From 2020 to 2021, Kensa will manufacture ground source heat pumps for the Oxford project and install an innovative shared ground loop array system (https://www.kensaheatpumps.com/the-technology/heat-sources-collectors/shared-ground-loop-arrays/); allowing each household to have an individual Kensa heat pump connected to a larger ambient temperature district heating network. This will result in 25% lower running costs than traditional gas boilers, with half the carbon footprint.
Smart software will manage the energy trading and storage, as well as controlling the timing of the electric vehicle charging and ground source heat pump activation to maximise value to the end customer and reduce strain on the grid. This optimisation platform is expected to demonstrably cut heating bills and carbon emissions further than a standard ground source heat pump system without smart controls and automated load shifting.

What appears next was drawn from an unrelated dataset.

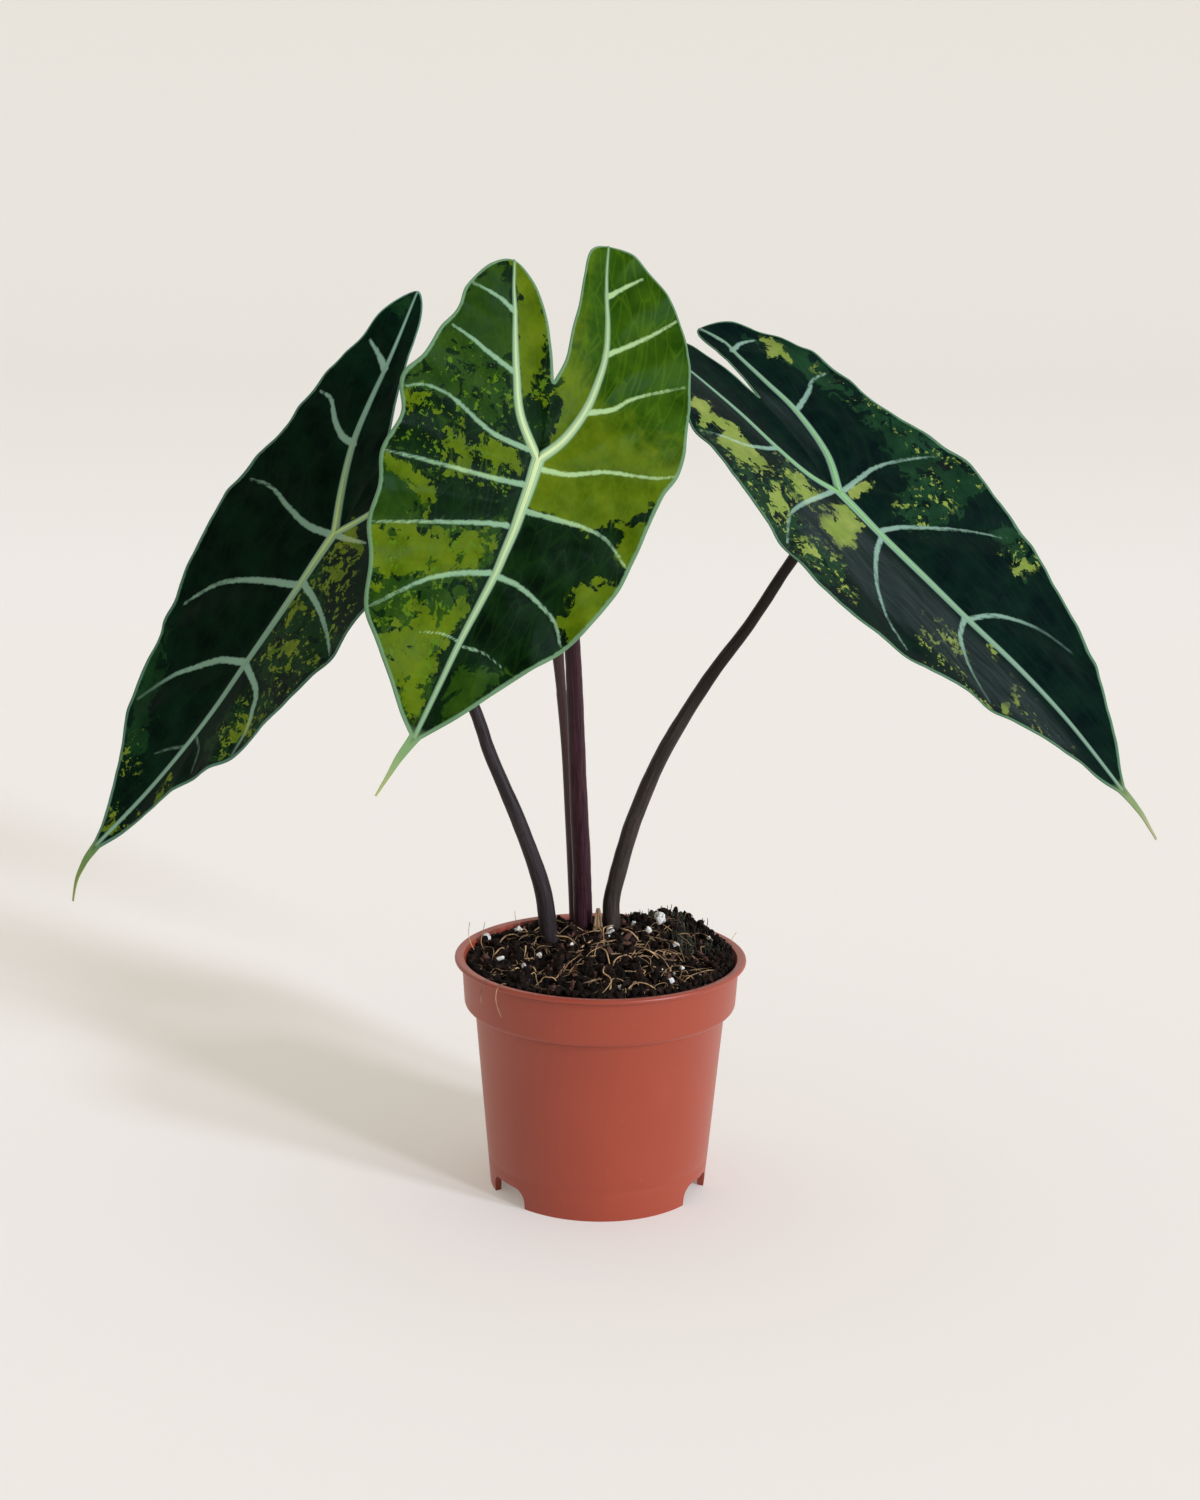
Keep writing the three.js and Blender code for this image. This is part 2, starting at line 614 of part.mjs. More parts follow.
// The plug of soil: rings from the middle of its underside, up its side, and in over its top
function soilBody() {
  const inside = POT_WALL + GAP;
  const floor = FLOOR_TOP + GAP;
  const floorRadius = FOOT_RADIUS + ((BODY_TOP_RADIUS - FOOT_RADIUS) * floor) / BAND_BOTTOM - inside;
  const sideRings = [
    [floorRadius, floor],
    [BODY_TOP_RADIUS - inside, BAND_BOTTOM],
    [BAND_RADIUS_LOW - inside, BAND_BOTTOM + 4],
  ];
  const topEdge = BAND_RADIUS_HIGH - inside - 0.2;
  const ringPoints = (radius, height) => Array.from({ length: SOIL_SIDES }, (_, side) => {
    const angle = (side / SOIL_SIDES) * 2 * Math.PI;
    const [x, y] = [radius * Math.cos(angle), radius * Math.sin(angle)];
    return new THREE.Vector3(x, y, height ?? soilHeight(x, y));
  });
  const rings = sideRings.map(([radius, height]) => ringPoints(radius, height));
  for (const radius of [topEdge, ...SOIL_RINGS]) {
    rings.push(ringPoints(radius));
  }
  return toSolid(loft(rings));
}

// Small seeded random numbers from 0 to 1, the same on every run
function randomFrom(seed) {
  let state = seed;
  return () => {
    state = (state * 16807) % 2147483647;
    return state / 2147483647;
  };
}

function perliteGrain([x, y, size], random) {
  const grain = new THREE.IcosahedronGeometry(size / 2, 0);
  const depth = THREE.MathUtils.lerp(GRAIN_SHORTEST, GRAIN_LONGEST, random());
  const height = THREE.MathUtils.lerp(GRAIN_SHORTEST, GRAIN_LONGEST, random());
  grain.scale(1, depth, height);
  grain.rotateX(random() * Math.PI);
  grain.rotateZ(random() * Math.PI);
  grain.translate(x, y, soilHeight(x, y));
  return grain;
}

function fibre(route) {
  const ends = [0, route.length - 1];
  const points = route.map(([x, y], index) => {
    const lift = ends.includes(index) ? -FIBRE_END_SINKS : FIBRE_LIFT;
    return new THREE.Vector3(x, y, soilHeight(x, y) + lift);
  });
  const curve = new THREE.CatmullRomCurve3(points, false, 'catmullrom', 0.5);
  const section = new THREE.Shape();
  section.absarc(0, 0, FIBRE_THICKNESS / 2, 0, 2 * Math.PI, false);
  const steps = 3 * (route.length - 1);
  const sweep = { steps, extrudePath: curve, bevelEnabled: false, curveSegments: 5 };
  return new THREE.ExtrudeGeometry(section, sweep);
}

function rootstockGeometry(extra) {
  const profile = [
    [0, ROOT_TOP - ROOT_DEPTH - extra],
    [ROOT_RADIUS * 0.5 + extra, ROOT_TOP - ROOT_DEPTH + 1.5 - extra],
    [ROOT_RADIUS * 0.85 + extra, ROOT_TOP - ROOT_DEPTH * 0.75],
    [ROOT_RADIUS + extra, ROOT_TOP - ROOT_DEPTH * 0.4],
    [ROOT_RADIUS + extra, ROOT_TOP - 3],
    [ROOT_RADIUS - 1.5 + extra, ROOT_TOP + extra],
    [0, ROOT_TOP + extra],
  ];
  const lathe = new THREE.LatheGeometry(profile.map(([r, z]) => new THREE.Vector2(r, z)), 20);
  return lathe.rotateX(Math.PI / 2).translate(...ROOT_AXIS, 0);
}

// The dry sheath: a thin curved scale that stands in the soil behind the stalks and leans outwards
function sheathGeometry(extra) {
  const thickness = SHEATH.thickness + 2 * extra;
  const rings = SHEATH.levels.map((level) => {
    const width = THREE.MathUtils.lerp(SHEATH.width, SHEATH.topWidth, level ** 2) + 2 * extra;
    const height = THREE.MathUtils.lerp(SHEATH.foot - extra, SHEATH.top + extra, level);
    const lean = SHEATH.lean * level ** 2;
    const arc = (offset, steps) => steps.map((step) => {
      const angle = (step * width) / (2 * SHEATH.bend);
      const radius = SHEATH.bend + offset;
      const x = SHEATH.at[0] + radius * Math.sin(angle);
      const y = SHEATH.at[1] - lean + radius * Math.cos(angle) - SHEATH.bend;
      return new THREE.Vector3(x, y, height);
    });
    return [...arc(thickness / 2, [1, 0.33, -0.33, -1]), ...arc(-thickness / 2, [-1, -0.33, 0.33, 1])];
  });
  return loft(rings);
}

function soilGeometry() {
  const random = randomFrom(7);
  let solid = soilBody();
  for (const grain of PERLITE) {
    solid = solid.add(toSolid(perliteGrain(grain, random)));
  }
  for (const route of FIBRES) {
    solid = solid.add(toSolid(fibre(route)));
  }
  solid = solid.subtract(toSolid(rootstockGeometry(GAP)));
  const stems = [...LEAVES.map((leaf) => stalkRings(leaf, GAP)), youngLeafRings(GAP)];
  for (const rings of stems) {
    solid = solid.subtract(toSolid(loft(rings.slice(0, HOLE_RINGS))));
  }
  return toGeometry(solid.subtract(toSolid(sheathGeometry(GAP))));
}

// The whole plant

const group = new THREE.Group();

function addPiece(name, geometry, material) {
  const mesh = new THREE.Mesh(geometry, material);
  mesh.name = name;
  group.add(mesh);
}

addPiece('pot', potGeometry(), TERRACOTTA_PLASTIC());
addPiece('soil', soilGeometry(), PEAT());
addPiece('rootstock', rootstockGeometry(0), CORM());
for (const leaf of LEAVES) {
  addPiece(`${leaf.name}_leaf_blade`, bladeGeometry(leaf), DARK_LEAF());
  addPiece(`${leaf.name}_leaf_stalk`, stalkGeometry(leaf), PURPLE_STALK());
}
addPiece('young_rolled_leaf', loft(youngLeafRings()), YOUNG_STALK());
addPiece('dry_leaf_sheath', sheathGeometry(0), DRY_SHEATH());

const box = new THREE.Box3().setFromObject(group);
const middle = box.getCenter(new THREE.Vector3());
group.position.set(-middle.x, -middle.y, 0);

export default group;
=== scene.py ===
# %% [markdown]
# # A potted dragons tooth alocasia
#
# The plant is an aroid with long arrow-shaped leaves on bare stalks, in a small moulded nursery
# pot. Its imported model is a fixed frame: it says where each piece is and how large it is. This
# lesson dresses that frame. Each piece is modelled again with a finer mesh, in millimetres from
# the middle of the pot's foot, and is then moved into the frame, which is in metres.

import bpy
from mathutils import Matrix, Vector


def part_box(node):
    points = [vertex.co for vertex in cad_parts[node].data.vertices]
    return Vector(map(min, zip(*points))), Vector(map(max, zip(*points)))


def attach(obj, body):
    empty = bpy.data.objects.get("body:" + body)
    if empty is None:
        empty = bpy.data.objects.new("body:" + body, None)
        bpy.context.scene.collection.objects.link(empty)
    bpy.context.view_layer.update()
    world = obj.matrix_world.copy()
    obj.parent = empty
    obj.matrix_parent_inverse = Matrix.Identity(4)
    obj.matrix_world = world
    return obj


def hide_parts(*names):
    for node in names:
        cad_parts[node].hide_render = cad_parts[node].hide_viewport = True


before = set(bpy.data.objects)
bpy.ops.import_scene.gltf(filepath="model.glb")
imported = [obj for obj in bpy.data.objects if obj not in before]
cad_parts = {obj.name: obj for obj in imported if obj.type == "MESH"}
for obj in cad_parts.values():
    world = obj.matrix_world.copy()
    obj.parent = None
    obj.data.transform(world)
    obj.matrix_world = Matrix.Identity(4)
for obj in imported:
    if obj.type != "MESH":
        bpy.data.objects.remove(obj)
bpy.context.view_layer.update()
print("nodes:", ", ".join(sorted(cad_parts)))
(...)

Smart thermostats will develop a tailored plan for each home based on its individual heat profile, taking advantage of time-of-use tariffs to shift heating demand away from expensive high carbon times, and make the most of low carbon, cheap off-peak power.
The University of Oxford will evaluate the performance of the system, and assess the environmental, social and economic impact on local stakeholders. Learnings from this project will support the roll-out of similar initiatives elsewhere in the UK, and around the world. Government plans to cut carbon emissions and improve air quality in the UK could see millions of electric vehicles and heat pumps in use by 2030, and this project will show how this can be achieved while maintaining a stable, efficient, cost-effective electricity network.